Aim of the exercise: Write out only the span of lines that begins at the line with "extrude(amount=hook_half_width, both=True, mode=Mode.SUBTRACT)" and ends at the line with "imported = [obj". Keep both end lines, word for word.

[Start Supplied data]

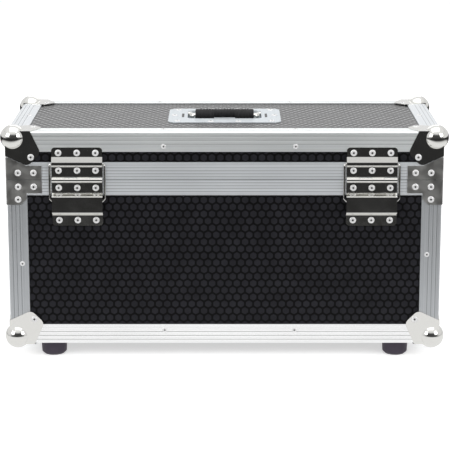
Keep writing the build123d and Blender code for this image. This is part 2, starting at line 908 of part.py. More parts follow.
def pan(x, height, up):
    """Pressed pan open towards the split, with a flange on its three other sides."""
    outer = plate + latch_flange
    with BuildPart() as pressing:
        with BuildSketch(latch_plane(x)):
            with Locations((0, up * (brace_split_gap + height + outer) / 2)):
                Rectangle(latch_pan_width + 2 * outer, height + outer - brace_split_gap)
        extrude(amount=plate)
        far_corners = pressing.edges().filter_by(Axis.Y).sort_by_distance((x, half_depth, split))[-4:]
        fillet(far_corners, latch_flange_radius)
        with BuildSketch(latch_plane(x)):
            with Locations((0, up * (brace_split_gap + height + plate) / 2)):
                Rectangle(latch_pan_width + 2 * plate, height + plate - brace_split_gap)
        extrude(amount=-latch_pan_depth - plate)
        with BuildSketch(latch_plane(x, -plate)):
            Rectangle(latch_pan_width, 2 * height)
        extrude(amount=-latch_pan_depth - plate, mode=Mode.SUBTRACT)
    return pressing.part


def hook_profile(plane):
    """Side view of the hook when engaged: straight shank, jog outward, nose over the shelf."""
    with BuildSketch(plane) as profile:
        with BuildLine():
            Polyline(
                (hook_pivot_depth, -hook_pivot_drop),
                (hook_pivot_depth, hook_jog_start),
                (hook_front_depth, hook_jog_end),
                (hook_front_depth, hook_reach),
                (hook_nose_depth, hook_reach),
            )
            offset(amount=hook_thickness / 2, kind=Kind.INTERSECTION)
        make_face()
    return profile.sketch


for name, x in LATCH_PLACES.items():
    rotor_plane = Plane(
        origin=(x, half_depth, split - rotor_drop), x_dir=(-1, 0, 0), z_dir=(0, 1, 0)
    )
    floor_depth = latch_pan_depth + plate
    ear_inner = hook_half_width + running_gap

    # Dish with the rotor's hole, and two ears that hold the hook's pin
    with BuildPart() as latch_dish:
        add(pan(x, latch_pan_height, -1))
        with BuildSketch(rotor_plane):
            Circle(spindle_radius + spindle_clearance)
        extrude(amount=-floor_depth, mode=Mode.SUBTRACT)
        for side_sign in (-1, 1):
            with BuildSketch(latch_section(x + side_sign * (ear_inner + ear_thickness / 2))):
                with Locations((hook_pivot_depth, -hook_pivot_drop)):
                    Circle(ear_radius)
                with Locations((hook_pivot_depth, -hook_pivot_drop)):
                    Rectangle(
                        latch_pan_depth - hook_pivot_depth + plate / 2,
                        2 * ear_radius,
                        align=(Align.MIN, Align.CENTER),
                    )
            extrude(amount=ear_thickness / 2, both=True)
        with BuildSketch(latch_section(x)):
            with Locations((hook_pivot_depth, -hook_pivot_drop)):
                Circle(hook_pin_radius)
        extrude(amount=ear_inner + ear_thickness, both=True)
    latch_dish.part.label = f"latch_dish_{name}"
    export_step(latch_dish.part, f"parts/latch_dish_{name}.step")

    # Keeper: the same pressing in the lid, with the shelf that the hook's nose pulls on
    with BuildPart() as latch_keeper:
        add(pan(x, keeper_pan_height, 1))
        with BuildSketch(latch_plane(x, floor_depth)):
            with Locations((0, shelf_top - shelf_thickness / 2)):
                Rectangle(2 * shelf_half_width, shelf_thickness)
        extrude(amount=floor_depth - shelf_depth)
    latch_keeper.part.label = f"latch_keeper_{name}"
    export_step(latch_keeper.part, f"parts/latch_keeper_{name}.step")

    # Rotor: disc with two lugs for the wings' pins, spindle through the dish, nut behind it
    nut_front = floor_depth + running_gap
    with BuildPart() as latch_rotor:
        with BuildSketch(rotor_plane.offset(-rotor_front)):
            Circle(rotor_radius)
        extrude(amount=-rotor_thickness)
        with BuildSketch(rotor_plane.offset(-rotor_front)):
            Circle(spindle_radius)
        extrude(amount=rotor_front - nut_front - nut_thickness)
        with BuildSketch(rotor_plane.offset(-nut_front)):
            RegularPolygon(nut_radius, 6)
        extrude(amount=-nut_thickness)
        with BuildSketch(rotor_plane.offset(-rotor_front)):
            for up in (-1, 1):
                with Locations((0, up * (lug_inner + lug_outer) / 2)):
                    Rectangle(2 * lug_half_width, lug_outer - lug_inner)
        extrude(amount=rotor_front - lug_front)
        for across in (-1, 1):
            pin_place = Plane(
                origin=(x + across * wing_axis_offset, half_depth - wing_axis_depth, split - rotor_drop),
                x_dir=(1, 0, 0),
                z_dir=(0, 0, 1),
            )
            with BuildSketch(pin_place):
                Circle(wing_pin_radius + wing_pin_clearance)
            extrude(amount=lug_outer + cut_margin, both=True, mode=Mode.SUBTRACT)
    latch_rotor.part.label = f"latch_rotor_{name}"
    export_step(latch_rotor.part, f"parts/latch_rotor_{name}.step")

    # Two wings folded flat beside the rotor's middle line, each on its own pin
    for wing_name, across in (("west", -1), ("east", 1)):
        plate_back = wing_axis_depth + wing_thickness / 2
        stem_end = wing_start + wing_overlap
        pin_plane = Plane(
            origin=(x + across * wing_axis_offset, half_depth - wing_axis_depth, split - rotor_drop),
            x_dir=(1, 0, 0),
            z_dir=(0, 0, 1),
        )
        with BuildPart() as latch_wing:
            with BuildSketch(rotor_plane.offset(-plate_back)):
                Circle(wing_radius)
                with Locations((across * (wing_radius - wing_start), 0)):
                    Rectangle(
                        2 * wing_radius,
                        2 * (wing_radius + cut_margin),
                        mode=Mode.SUBTRACT,
                    )
            extrude(amount=wing_thickness)
            chamfer(latch_wing.edges().filter_by(Axis.Y), wing_corner_cut)
            with BuildSketch(rotor_plane.offset(-plate_back)):
                with Locations((-across * (wing_axis_offset + stem_end) / 2, 0)):
                    Rectangle(stem_end - wing_axis_offset, 2 * wing_stem_half)
            extrude(amount=wing_thickness)
            with BuildSketch(pin_plane):
                Circle(wing_pin_radius)
            extrude(amount=lug_outer, both=True)
        latch_wing.part.label = f"latch_wing_{name}_{wing_name}"
        export_step(latch_wing.part, f"parts/latch_wing_{name}_{wing_name}.step")

    # Hook, drawn where it engages and leaned out about its pin to where it is undone
    lean = math.radians(hook_undone_tilt)
    inward = Vector(0, -math.cos(lean), math.sin(lean))
    upward = Vector(0, math.sin(lean), math.cos(lean))
    pivot = Vector(x, half_depth - hook_pivot_depth, split - hook_pivot_drop)
    leaned_origin = pivot - inward * hook_pivot_depth + upward * hook_pivot_drop
    leaned = Plane(origin=leaned_origin, x_dir=inward, z_dir=(-1, 0, 0))
    with BuildPart() as latch_hook:
        extrude(hook_profile(leaned), amount=hook_half_width, both=True)
        with BuildSketch(leaned):
            with Locations((hook_pivot_depth, -hook_pivot_drop)):
                Circle(hook_barrel_radius)
        extrude(amount=hook_half_width, both=True)
        with BuildSketch(leaned):
            with Locations((hook_pivot_depth, -hook_pivot_drop)):
                Circle(hook_pin_radius + hook_pin_clearance)
        extrude(amount=hook_half_width, both=True, mode=Mode.SUBTRACT)
        slot_half = spindle_radius + hook_slot_clearance
        with BuildSketch(Plane(origin=leaned_origin, x_dir=(-1, 0, 0), z_dir=inward * -1)):
            with Locations((0, -rotor_drop)):
                Rectangle(2 * slot_half, hook_slot_height)
        extrude(amount=-2 * hook_pivot_depth, mode=Mode.SUBTRACT)
    latch_hook.part.label = f"latch_hook_{name}"
    export_step(latch_hook.part, f"parts/latch_hook_{name}.step")
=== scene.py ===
import math
from collections import namedtuple

import bmesh
import bpy
import numpy as np
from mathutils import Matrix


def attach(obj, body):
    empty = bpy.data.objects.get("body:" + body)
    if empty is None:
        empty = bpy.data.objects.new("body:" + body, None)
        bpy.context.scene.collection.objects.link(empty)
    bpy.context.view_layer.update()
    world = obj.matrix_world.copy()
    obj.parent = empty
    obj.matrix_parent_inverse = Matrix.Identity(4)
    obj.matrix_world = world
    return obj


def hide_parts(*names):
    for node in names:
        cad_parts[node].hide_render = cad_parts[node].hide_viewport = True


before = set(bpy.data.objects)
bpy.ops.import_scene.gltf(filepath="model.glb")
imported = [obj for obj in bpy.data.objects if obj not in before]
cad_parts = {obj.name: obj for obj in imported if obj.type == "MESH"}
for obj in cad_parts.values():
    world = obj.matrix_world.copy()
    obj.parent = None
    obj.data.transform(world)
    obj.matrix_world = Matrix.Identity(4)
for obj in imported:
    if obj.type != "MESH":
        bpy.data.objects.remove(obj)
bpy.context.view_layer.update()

bl_info = {
    "name": "Lighting flight case",
    "version": (1, 0, 0),
    "blender": (4, 5, 0),
    "location": "3D View > Sidebar > Flight case",
    "description": "Dresses the flight case: laminate, extrusions, hardware, rivets and foam",
    "category": "Object",
}

# Sizes and places that the dressing shares with the solids, in metres. The axes are those of
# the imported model: x along the case, y from the hinge side to the latch side, z up.
HALF_WIDTH = 0.3225
HALF_DEPTH = 0.146
BODY_BOTTOM = 0.024
SPLIT = 0.276
BODY_TOP = 0.348
PLATE = 0.0012
SECTION_DEPTH = 0.010
SOFT_GAP = 0.0003
FOAM_THICKNESS = 0.0102
HINGE_X = (-0.218, 0.218)
LATCH_X = (-0.190, 0.190)
FOOT_X = (-0.260, 0.260)
FOOT_Y = (-0.112, 0.112)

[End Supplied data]

Expected answer:
        extrude(amount=hook_half_width, both=True, mode=Mode.SUBTRACT)
        slot_half = spindle_radius + hook_slot_clearance
        with BuildSketch(Plane(origin=leaned_origin, x_dir=(-1, 0, 0), z_dir=inward * -1)):
            with Locations((0, -rotor_drop)):
                Rectangle(2 * slot_half, hook_slot_height)
        extrude(amount=-2 * hook_pivot_depth, mode=Mode.SUBTRACT)
    latch_hook.part.label = f"latch_hook_{name}"
    export_step(latch_hook.part, f"parts/latch_hook_{name}.step")
=== scene.py ===
import math
from collections import namedtuple

import bmesh
import bpy
import numpy as np
from mathutils import Matrix


def attach(obj, body):
    empty = bpy.data.objects.get("body:" + body)
    if empty is None:
        empty = bpy.data.objects.new("body:" + body, None)
        bpy.context.scene.collection.objects.link(empty)
    bpy.context.view_layer.update()
    world = obj.matrix_world.copy()
    obj.parent = empty
    obj.matrix_parent_inverse = Matrix.Identity(4)
    obj.matrix_world = world
    return obj


def hide_parts(*names):
    for node in names:
        cad_parts[node].hide_render = cad_parts[node].hide_viewport = True


before = set(bpy.data.objects)
bpy.ops.import_scene.gltf(filepath="model.glb")
imported = [obj for obj in bpy.data.objects if obj not in before]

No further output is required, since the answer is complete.